Master of Arts (MA)
First Committee Member
Sue Fawn Chung
Number of Pages
During the Great Cultural Revolution (1966-1976) eight revolutionary model operas were popularized as a means of transformation the ideology and values of the Chinese people as well as a political tool in struggle between the Maoists and Luists. When Mao realized that his ideals were being eclipsed, he concluded that a massive revolution was inevitable and allowed his wife, Jiang Qing, to direct the "movement of popularizing model operas." The purpose of this study to analyze the operas and their political and social significance; During that decade eight revolutionary model operas were written based on wartime experiences or on economic and ideological class struggle.
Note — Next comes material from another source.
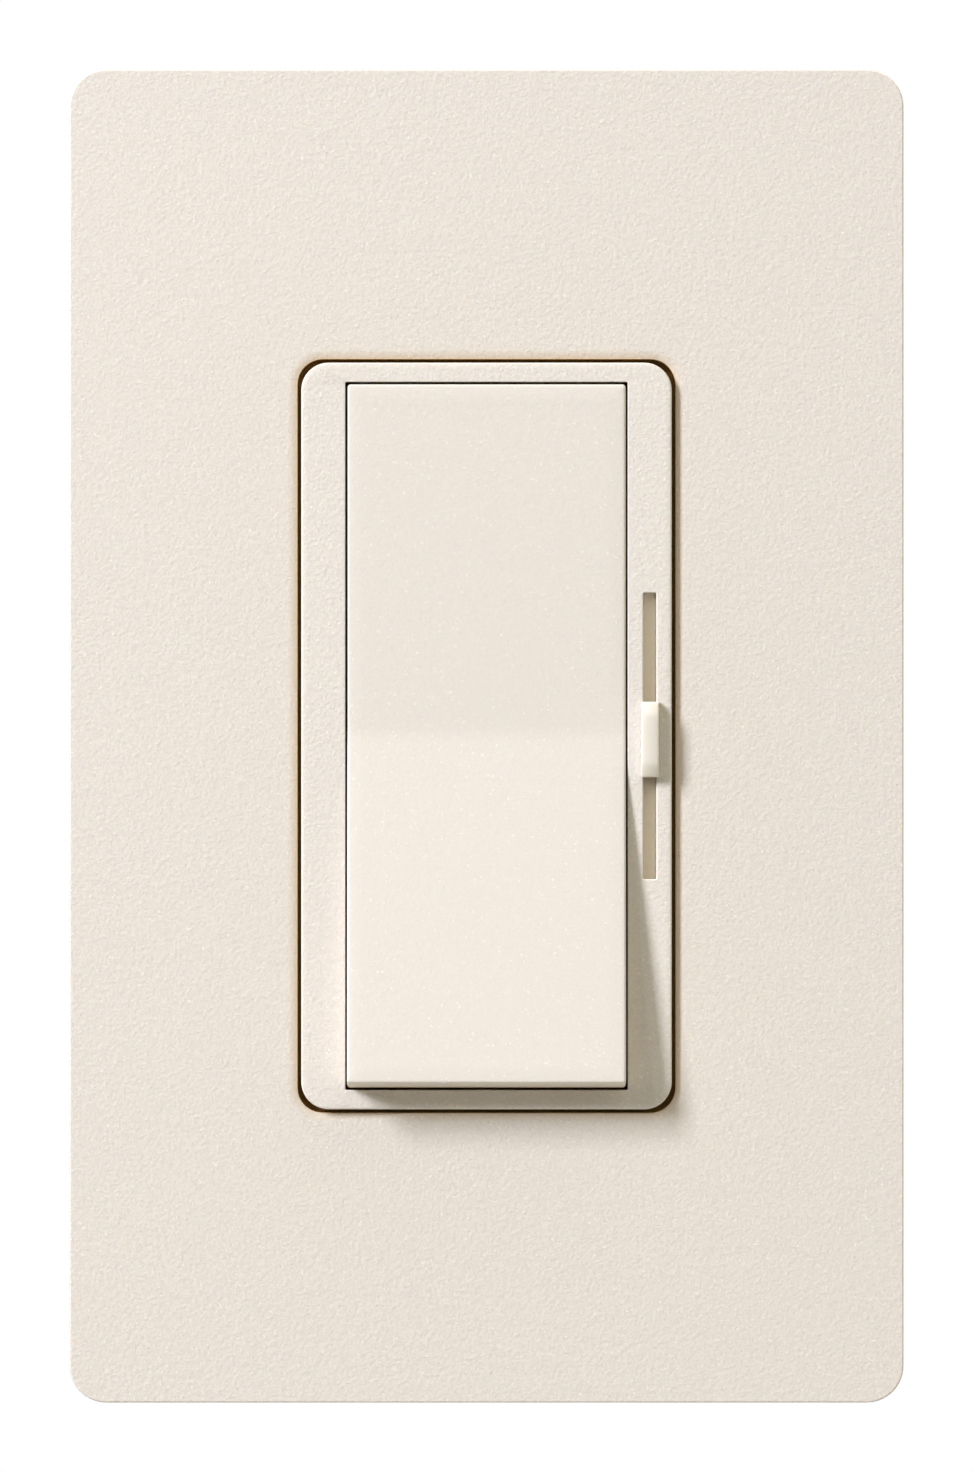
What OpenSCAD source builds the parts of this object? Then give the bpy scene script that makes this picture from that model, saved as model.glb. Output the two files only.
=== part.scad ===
// Wall dimmer with a paddle switch and a slide control, single gang.
// Millimetres. X right, Z up, the room is on the -Y side, the wall plane is y = 0.
// The origin is midway between the two box screws.
// Modules are drawn in a face frame (x right, y up, z out of the wall) and stood up by face().

/* [Wallplate] */
// Width of the wallplate
plate_w = 74.7; // [70:0.1:90]
// Height of the wallplate
plate_h = 119.4; // [110:0.1:135]
// Corner radius of the wallplate
plate_r = 3.3; // [1:0.1:8]
// Distance the wallplate stands out of the wall
plate_proud = 7.4; // [5:0.1:10]
// Wall thickness of the wallplate
plate_wall = 1.9; // [1.2:0.1:3]
// Radius of the front outer edge
plate_edge = 0.25; // [0.2:0.1:1.5]
// Width of the opening for the bezel
opening_w = 33.8; // [33:0.1:36]
// Height of the opening for the bezel
opening_h = 67.4; // [66:0.1:70]
// Radius of the roll-in around the opening
opening_edge = 0.25; // [0.2:0.1:1.4]

/* [Bezel] */
// Width of the bezel
bezel_w = 33.2; // [32:0.1:35]
// Height of the bezel
bezel_h = 66.9; // [65:0.1:69]
// Corner radius of bezel and opening
bezel_r = 2.4; // [1:0.1:4]
// Distance of the bezel face from the wall
bezel_proud = 8.05; // [6:0.05:9]
// Width of the paddle well
well_w = 25.3; // [24:0.1:27]
// Height of the paddle well
well_h = 63.4; // [60:0.1:64]
// Centre line of the slide slot
slot_x = 14.62; // [14:0.01:15]
// Width of the slide slot
slot_w = 1.15; // [0.8:0.05:1.6]
// Length of the slide slot
slot_h = 25.6; // [20:0.1:30]

/* [Paddle] */
// Width of the paddle
paddle_w = 24.9; // [23:0.1:26]
// Radius of the paddle ends about the pivot
paddle_end = 31.6; // [30:0.05:31.65]
// Half of the full rocking angle
paddle_half = 3; // [1:0.5:5]
// Distance of the paddle pivot from the wall
pivot_z = 5.1; // [4:0.05:5.5]
// Height of the paddle face over the pivot
paddle_top = 2.95; // [2:0.05:3.5]

/* [Slide] */
// Height of the slide knob
knob_h = 6.75; // [5:0.05:9]
// Width of the slide knob
knob_w = 1.6; // [1.3:0.05:2.4]
// Distance the knob stands out of the bezel
knob_out = 1.2; // [0.8:0.05:4]
// Resting height of the knob centre
knob_y = -0.31; // [-8:0.01:8]

/* [Mounting] */
// Spacing of the two box screws
box_pitch = 83.34; // [80:0.01:90]
// Spacing of the two adapter screws
adapter_pitch = 96.8; // [90:0.1:100]
// Thread radius of box and adapter screws
screw_r = 1.75; // [1.5:0.01:2]
// Depth of the rear housing behind the wall plane
housing_d = 33; // [25:0.5:45]
// Width of the rear housing
housing_w = 44.4; // [40:0.1:46]
// Height of the rear housing
housing_h = 69; // [60:0.5:72]

/* [Hidden] */
$fn = 48;
ivory = [0.90, 0.86, 0.79];
yoke_t = 1.5;
arm_len = 12;
rocker_len = 7;
rocker_z = pivot_z - arm_len - rocker_len;
rocker_half = paddle_half * arm_len / rocker_len;
strip_t = 0.76;
strip_z = rocker_z - 3.5;
term_z = rocker_z + 0.7;
pcb_z = -22;
pcb_t = 1.6;
triac_x = -10.1;
triac_y = 17.4;
leg_y = 24;
case_x = 18.4;
case_y = 31;
choke_x = -9.5;
choke_y = -20.4;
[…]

They all taught about the revolutionary heroism of the proletariat, the need to sacrifice for the Party's cause, the importance of class struggle and the continuing revolution, the ability of women to be leaders, and important value of Maoism. Leading writers and dramatists either suffered from their past "backward" performances or attained fame and power for their participation and support of the model operas. It was the first time that performing arts were used so extensive as a political tool. By 1976 almost 1 billion people were familiar with the "revolutionary model operas" and their messages.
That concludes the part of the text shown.